Nas últimas semanas, entre outras, a Polícia Militar de São Paulo, invadiu um endereço privado (coisa que legalmente só poderia fazê-lo sob ordem judicial ou diante de fragrante delito) para pedir documentos de um grupo de mulheres ligadas ao PSOL, que gostem ou não seus simpatizantes ou adversários de suas posições, é um partido político com registro e é uma organização legítima. A mesma PMESP deteve um torcedor do Corinthians que gritava contra o Presidente Jair Bolsonaro e, ao ser contestada disse que havia feito a detenção por segurança do torcedor, mas vídeos que circulam nas redes mostram que não existia nenhuma ameaça ou risco imediato.

Já a Polícia Civil do Rio de Janeiro publicou portaria com manual que regulamenta o uso de helicópteros pela corporação, até em atendimento a cobranças que a Defensoria Pública do Estado havia feito. Porém, ao cumprir a demanda, a Polícia Civil determinou sigilo de 15 anos sobre o material. O Governador Witzel, em sua tentativa de competir com Jair Bolsonaro pela frase mais surreal da política atual, não só defendeu a medida mas deixou claro que, em sua compreensão, o Estado deve tutelar a população, sem transparência ou contestações, que serão vistas como indícios de envolvimento com o crime.

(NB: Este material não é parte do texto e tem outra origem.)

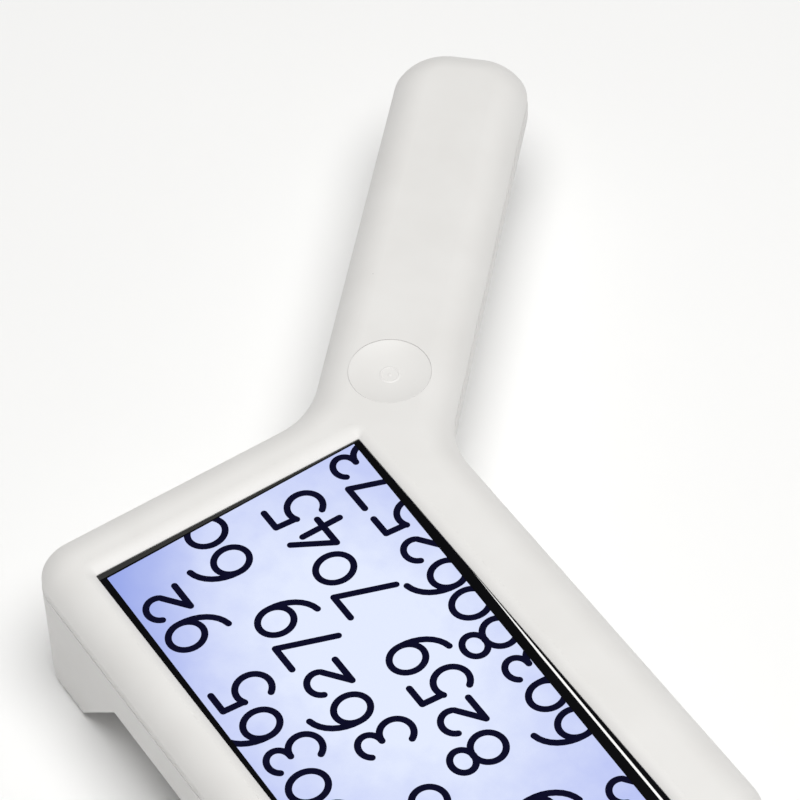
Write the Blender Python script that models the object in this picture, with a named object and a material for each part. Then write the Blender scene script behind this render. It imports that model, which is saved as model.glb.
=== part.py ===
"""Hand-held electronic magnifier for low vision: a display head on two feet, with a slanted handle.

The design frame has its origin in the middle of the display opening, on the top face of the cover.
+X runs along the display towards the handle end, +Y up the displayed page, +Z out of the display.
The last step moves everything so that the origin lies under the middle of the overall box,
on the surface that the feet stand on. Every length is in metres.
"""
import math

import bmesh
import bpy
from mathutils import Matrix, Vector

MM = 0.001
GAP = 0.3 * MM                       # play between neighbouring pieces
OVER = 1.0 * MM                      # how far a cutter or a post reaches into or past its neighbour
WELD = 0.001 * MM                    # points closer than this are one point after a Boolean
ARC_STEP = math.radians(15.0)        # facet angle along arcs in plan
SMOOTH_ANGLE = math.radians(40.0)    # edges sharper than this stay crisp
POST_SIDES = 8
SMALL_SIDES = 12
ROUND_SIDES = 24
FINE_SIDES = 32

# Display and head, in plan
OPENING = (118.5 * MM, 68.2 * MM)    # window in the cover, along X and Y
BEZEL_NEAR = 14.7 * MM               # opening to outer wall, at the handle end
BEZEL_FAR = 13.8 * MM                # opening to outer wall, at the other end
BEZEL_TOP = 10.0 * MM                # opening to outer wall, on the +Y side
BEZEL_BOTTOM = 17.9 * MM             # opening to outer wall, on the -Y side
HEAD_CORNER = 10.0 * MM              # plan radius of the head's corners

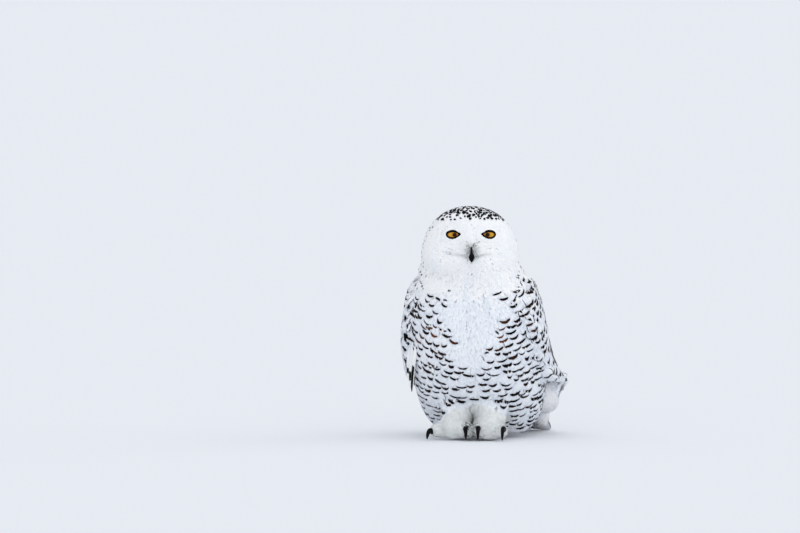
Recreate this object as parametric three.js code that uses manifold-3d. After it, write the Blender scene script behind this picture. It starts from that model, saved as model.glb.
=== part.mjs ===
// Snowy owl standing at rest on the ground, life size.
// Millimetres, +Z up. The bird looks towards -Y, its left side is +X, and it stands on z = 0.
import * as THREE from "three";
import { mergeVertices } from "three/addons/utils/BufferGeometryUtils.js";
import Module from "manifold-3d";

const wasm = await Module();
wasm.setup();

// ---- driving dimensions ------------------------------------------------------------------------
const seam = 0.45; // gap kept between touching pieces
const headYaw = THREE.MathUtils.degToRad(16.5); // the head turns towards the bird's left
const headCentre = new THREE.Vector3(-2, -30, 310);
const eyeRadius = 14.5;
const eyeSpacing = 63; // between the eyeballs' centres
const vaneThickness = 0.95; // of a flight feather at its root

// Level slices of the body: height, half width, front and back, from the skirt to the neck.
const bodyLevels = [
  { z: 8, half: 76, front: 42, back: 96 },
  { z: 20, half: 91, front: 25, back: 118 },
  { z: 36, half: 99, front: 4, back: 136 },
  { z: 55, half: 105, front: -26, back: 151 },
  { z: 80, half: 109, front: -58, back: 160 },
  { z: 110, half: 112, front: -80, back: 163 },
  { z: 150, half: 114, front: -96, back: 148 },
  { z: 200, half: 113, front: -101, back: 120 },
  { z: 245, half: 109, front: -95, back: 91 },
  { z: 272, half: 95, front: -87, back: 72 },
];
const neckLevels = [
  { z: 250, half: 105, front: -94, back: 87 },
  { z: 272, half: 94, front: -87, back: 71 },
  { z: 288, half: 86, front: -84, back: 58 },
  { z: 300, half: 80, front: -80, back: 46 },
];
const chestSquareness = 2.3; // exponents of the superellipse that each slice is, before and behind
const backSquareness = 2;
const skirtShift = -5; // the lower body sits this far towards the bird's right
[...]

Contestar está se tornando perigoso no Brasil. A discordância ou o questionamento às políticas do governo de Jair Bolsonaro ou dos de seus apoiadores em vários estados, mesmo que fundadas em evidências científicas, estão sendo rotulados de postura antipatriótica quando o foco estão em temas da agenda geopolítica e internacional e, tão grave quanto, sendo criminalizadas, com ameaças, detenções e prisões.

Imprensa, sociedade civil, lideranças indígenas, ambientalistas, populações vulneráveis e, mesmo, prerrogativas de advogados estão na mira dos “snipers” das patrulhas bolsonaristas. Mas é importante lembrá-los de que o Estado não é Jair Bolsonaro e que as instituições públicas não o servem. Elas estão a serviço da cidadania e são guiadas pelo Império da Lei. E, por isso mesmo, controle não é sinônimo de desprestígio ou inimizade. É acreditar no Estado Democrático de Direito.

Não há atalho, adesão ideológica ou fim que justifique o contrário.